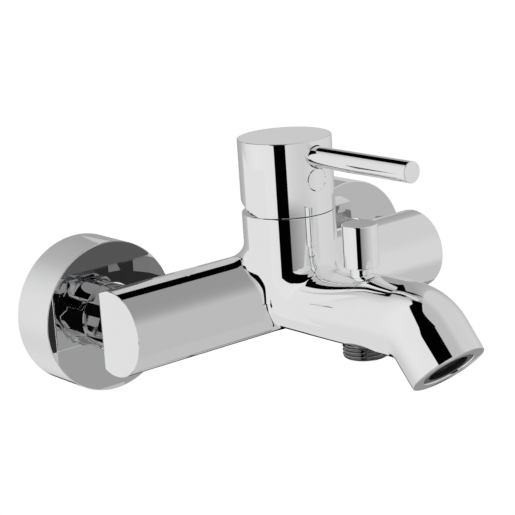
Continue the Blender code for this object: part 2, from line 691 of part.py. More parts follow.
# ---------------------------------------------------------------- diverter
def diverter():
    """The pull-up diverter: knob and stem, the valve plate between two seats, and its return spring."""
    axis = (0.0, DIVERTER_Y, 0.0)
    edge = 0.0004
    stem_top, stem_bottom = 0.0337, -0.0123
    knob = turned("diverter_knob", [
        (0.0, KNOB_TOP_Z), (KNOB_R - edge, KNOB_TOP_Z), (KNOB_R, KNOB_TOP_Z - edge),
        (KNOB_R, KNOB_BOTTOM_Z + edge), (KNOB_R - edge, KNOB_BOTTOM_Z), (STEM_HOLE_R, KNOB_BOTTOM_Z),
        (STEM_HOLE_R, stem_top + GAP), (0.0, stem_top + GAP),
    ], axis, CHROME, DIVERTER, sides=24, closed=False)
    screw_z = 0.0260
    boolean(knob, bar_cutter("set_screw_bore", 0.0015, (0, DIVERTER_Y + 0.0015, screw_z),
                             (0, DIVERTER_Y + 0.0090, screw_z), HOLE_ROUND))
    screw_start = DIVERTER_Y + STEM_R + GAP
    bar_piece("knob_set_screw", 0.0012, (0, screw_start, screw_z), (0, screw_start + 0.0045, screw_z),
              STEEL, DIVERTER, HOLE_ROUND)
    bar_piece("diverter_stem", STEM_R, (0, DIVERTER_Y, stem_bottom), (0, DIVERTER_Y, stem_top), BRASS,
              DIVERTER, SMALL_ROUND)

    seal_thickness, plate_thickness = 0.0015, 0.0020
    height = LOWER_SEAT_Z + GAP
    for name, radius, thickness, finish in (
        ("lower_valve_seal", 0.0072, seal_thickness, RUBBER),
        ("valve_plate", 0.0074, plate_thickness, BRASS),
        ("upper_valve_seal", 0.0072, seal_thickness, RUBBER),
    ):
        turned(name, ring_profile(radius, STEM_HOLE_R, height, height + thickness), axis, finish, DIVERTER,
               sides=24)
        height += thickness + GAP
    nut = new_piece("plate_nut", hex_prism("plate_nut", 0.0068, 0.0023), (0.0, DIVERTER_Y, stem_bottom),
                    BRASS, DIVERTER)
    boolean(nut, bar_cutter("plate_nut_bore", STEM_HOLE_R, (0, DIVERTER_Y, stem_bottom - 0.001),
                            (0, DIVERTER_Y, LOWER_SEAT_Z + 0.001), SMALL_ROUND))

    bush_low, bush_high, shoulder = 0.0118, KNOB_BOTTOM_Z - 0.00034, 0.0174
    groove_low, groove_high, groove_r = 0.0138, 0.0158, 0.0043
    turned("diverter_bush", [
        (0.00525, bush_high), (0.00525, shoulder), (0.0050, shoulder), (0.0050, bush_low),
        (STEM_HOLE_R, bush_low), (STEM_HOLE_R, groove_low), (groove_r, groove_low),
        (groove_r, groove_high), (STEM_HOLE_R, groove_high), (STEM_HOLE_R, bush_high),
    ], axis, CHROME, sides=20)
    turned("gland_seal", ring_profile(groove_r - GAP, STEM_HOLE_R, groove_low + GAP, groove_high - GAP),
           axis, RUBBER, sides=SMALL_ROUND)
    new_piece("diverter_spring",
              coil_mesh("diverter_spring", 0.0040, 0.00045, height, bush_low - GAP, 5.5, 8),
              axis, STEEL)


# ---------------------------------------------------------------- shower outlet
def shower_outlet():
    """The threaded outlet under the spout, with its seal and its check valve."""
    axis = (0.0, DIVERTER_Y, 0.0)
    shoulder = BOSS_Z - 0.00035
    insert_r, bore_r, socket_r = 0.0091, 0.0050, 0.0076
    groove_low, groove_high, groove_r = -0.0119, -0.0106, 0.0079
    edge = 0.0005
    turned("shower_nipple", [
        (insert_r, LOWER_SEAT_Z), (insert_r, groove_high), (groove_r, groove_high), (groove_r, groove_low),
        (insert_r, groove_low), (insert_r, shoulder), (OUTLET_THREAD_R, shoulder),
        (OUTLET_THREAD_R, OUTLET_END_Z + edge), (OUTLET_THREAD_R - edge, OUTLET_END_Z),
        (socket_r, OUTLET_END_Z), (socket_r, -0.0125), (bore_r, -0.0125), (bore_r, LOWER_SEAT_Z),
    ], axis, CHROME)
    turned("nipple_seal", ring_profile(0.0092, groove_r + GAP, groove_low + GAP, groove_high - GAP),
           axis, RUBBER, sides=24)

    body_r, chamber_r, seat_r = socket_r - GAP, 0.0056, 0.0034
    top, seat_low, web_top, web_low, low = -0.0128, -0.0138, -0.0174, -0.0182, -0.0192
    guide_r = 0.0015
    valve = turned("check_valve_body", [
        (body_r, top), (body_r, low), (chamber_r, low), (chamber_r, web_low), (guide_r, web_low),
        (guide_r, web_top), (chamber_r, web_top), (chamber_r, seat_low), (seat_r, seat_low), (seat_r, top),
    ], axis, WHITE_PLASTIC, sides=24)
    for i in range(4):
        angle = pi / 4 + i * pi / 2
        x, y = 0.0037 * cos(angle), DIVERTER_Y + 0.0037 * sin(angle)
        boolean(valve, bar_cutter("web_hole_%d" % i, 0.0014, (x, y, web_low - 0.0005),
                                  (x, y, web_top + 0.0005), HOLE_ROUND))
    disc_low = -0.0151
    turned("check_poppet", stepped_bar((0.0044, seat_low - GAP, disc_low), (0.0011, disc_low, -0.0180)),
           axis, WHITE_PLASTIC, POPPET, sides=SMALL_ROUND, closed=False)
    new_piece("check_spring",
              coil_mesh("check_spring", 0.0022, 0.00025, web_top + GAP, disc_low - GAP, 2.0, 8),
              axis, STEEL)


# ---------------------------------------------------------------- aerator
def down_the_mouth(height):
    """A point on the mouth's axis, 0 at the rim and negative inside."""
    return Vector((0.0, MOUTH_Y, MOUTH_Z)) + MOUTH_OUT * height


def aerator():
    """The jet former in the spout's mouth. Heights run along the mouth's axis, 0 at the rim."""
    mouth = (0.0, MOUTH_Y, MOUTH_Z)
    lip, face = -0.0012, -0.0022
    back = -0.0112
    turned("aerator_housing", [
        (0.0119, lip), (0.0119, back), (0.0103, back), (0.0103, face), (0.0094, face), (0.0094, lip),
    ], mouth, GREY_PLASTIC, direction=MOUTH_OUT)

    insert_top, insert_low = face - GAP, -0.0080
    insert = bar_piece("aerator_insert", 0.0100, down_the_mouth(insert_low), down_the_mouth(insert_top),
                       WHITE_PLASTIC)
    screen_top, screen_low = insert_low - GAP, -0.0091
    screen = bar_piece("aerator_screen", 0.0100, down_the_mouth(screen_low), down_the_mouth(screen_top),
                       STEEL)
    turned("aerator_washer", ring_profile(0.0118, 0.0090, -0.0122, back - GAP), mouth, RUBBER,
           direction=MOUTH_OUT)

    frame = Vector(MOUTH_OUT).to_track_quat("Z", "Y")
    for piece, label, holes, circle, radius, low, high in (
        (insert, "jet", 10, 0.0070, 0.0010, insert_low, insert_top),
        (insert, "inner_jet", 5, 0.0034, 0.0010, insert_low, insert_top),
        (screen, "screen_hole", 8, 0.0065, 0.0015, screen_low, screen_top),
    ):
        for i in range(holes):
            angle = 2 * pi * i / holes
            aside = frame @ Vector((circle * cos(angle), circle * sin(angle), 0.0))
            boolean(piece, bar_cutter("%s_%d" % (label, i), radius, down_the_mouth(low - 0.0005) + aside,
                                      down_the_mouth(high + 0.0005) + aside, HOLE_ROUND))


# ---------------------------------------------------------------- assembly
body_casting()
for side, label in ((-1, "left"), (1, "right")):
    inlet(side, label)
cartridge()
spindle(spindle_guide())
moving_discs()
handle()
diverter()
shower_outlet()
aerator()
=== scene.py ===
"""Looks of the wall mounted bath mixer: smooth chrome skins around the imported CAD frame, in a studio.

Metres, in the frame's own axes: +X to the right, +Y into the wall, +Z up.
"""

from math import atan2, ceil, cos, hypot, pi, radians, sin, sqrt, tan

import bmesh
import bpy
import numpy as np
from mathutils import Matrix, Vector


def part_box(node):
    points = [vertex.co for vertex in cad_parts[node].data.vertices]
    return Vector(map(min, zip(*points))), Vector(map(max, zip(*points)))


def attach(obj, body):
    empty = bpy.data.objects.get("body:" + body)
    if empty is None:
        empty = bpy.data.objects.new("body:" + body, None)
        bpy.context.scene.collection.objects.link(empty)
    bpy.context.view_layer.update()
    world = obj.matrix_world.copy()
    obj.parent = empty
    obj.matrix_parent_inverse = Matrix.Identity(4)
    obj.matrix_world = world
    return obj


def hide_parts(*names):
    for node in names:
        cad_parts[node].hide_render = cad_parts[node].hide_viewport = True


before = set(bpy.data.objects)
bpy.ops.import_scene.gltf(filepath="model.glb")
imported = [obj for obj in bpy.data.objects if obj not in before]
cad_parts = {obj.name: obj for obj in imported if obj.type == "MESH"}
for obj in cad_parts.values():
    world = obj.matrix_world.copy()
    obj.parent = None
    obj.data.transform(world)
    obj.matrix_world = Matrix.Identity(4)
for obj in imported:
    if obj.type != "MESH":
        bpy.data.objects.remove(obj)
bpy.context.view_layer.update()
SCENE = bpy.context.scene
LEFT, RIGHT = -1, 1
INTO_WALL = (0, 1, 0)

# ---------------------------- sizes, from the frame
BODY_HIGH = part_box("body_casting")[1]
ARM_HALF = BODY_HIGH.x
ARM_BACK_Y = BODY_HIGH.y
TOWER_TOP_Z = BODY_HIGH.z

ROSE_LOW, ROSE_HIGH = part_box("right_escutcheon")
ROSE_R = (ROSE_HIGH.z - ROSE_LOW.z) / 2
ROSE_DEPTH = -ROSE_LOW.y
INLET_X = (ROSE_HIGH.x + ROSE_LOW.x) / 2

CAP_LOW, CAP_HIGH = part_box("handle_cap")
CAP_R = (CAP_HIGH.x - CAP_LOW.x) / 2
TOWER_Y = CAP_LOW.y + CAP_R
ROD_LOW, ROD_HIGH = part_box("lever_rod")
ROD_R = (ROD_HIGH.x - ROD_LOW.x) / 2
ROD_Z = (ROD_HIGH.z + ROD_LOW.z) / 2
BUTTON_LOW, BUTTON_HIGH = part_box("index_button")
BUTTON_R = (BUTTON_HIGH.x - BUTTON_LOW.x) / 2
BUTTON_Z = (BUTTON_HIGH.z + BUTTON_LOW.z) / 2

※

- _Objective_
From the line containing "for side, label" down to the line containing "obj.parent = empty" in the material above, reproduce every line exactly, including the two end lines.

- _Answer for the task_
for side, label in ((-1, "left"), (1, "right")):
    inlet(side, label)
cartridge()
spindle(spindle_guide())
moving_discs()
handle()
diverter()
shower_outlet()
aerator()
=== scene.py ===
"""Looks of the wall mounted bath mixer: smooth chrome skins around the imported CAD frame, in a studio.

Metres, in the frame's own axes: +X to the right, +Y into the wall, +Z up.
"""

from math import atan2, ceil, cos, hypot, pi, radians, sin, sqrt, tan

import bmesh
import bpy
import numpy as np
from mathutils import Matrix, Vector


def part_box(node):
    points = [vertex.co for vertex in cad_parts[node].data.vertices]
    return Vector(map(min, zip(*points))), Vector(map(max, zip(*points)))


def attach(obj, body):
    empty = bpy.data.objects.get("body:" + body)
    if empty is None:
        empty = bpy.data.objects.new("body:" + body, None)
        bpy.context.scene.collection.objects.link(empty)
    bpy.context.view_layer.update()
    world = obj.matrix_world.copy()
    obj.parent = empty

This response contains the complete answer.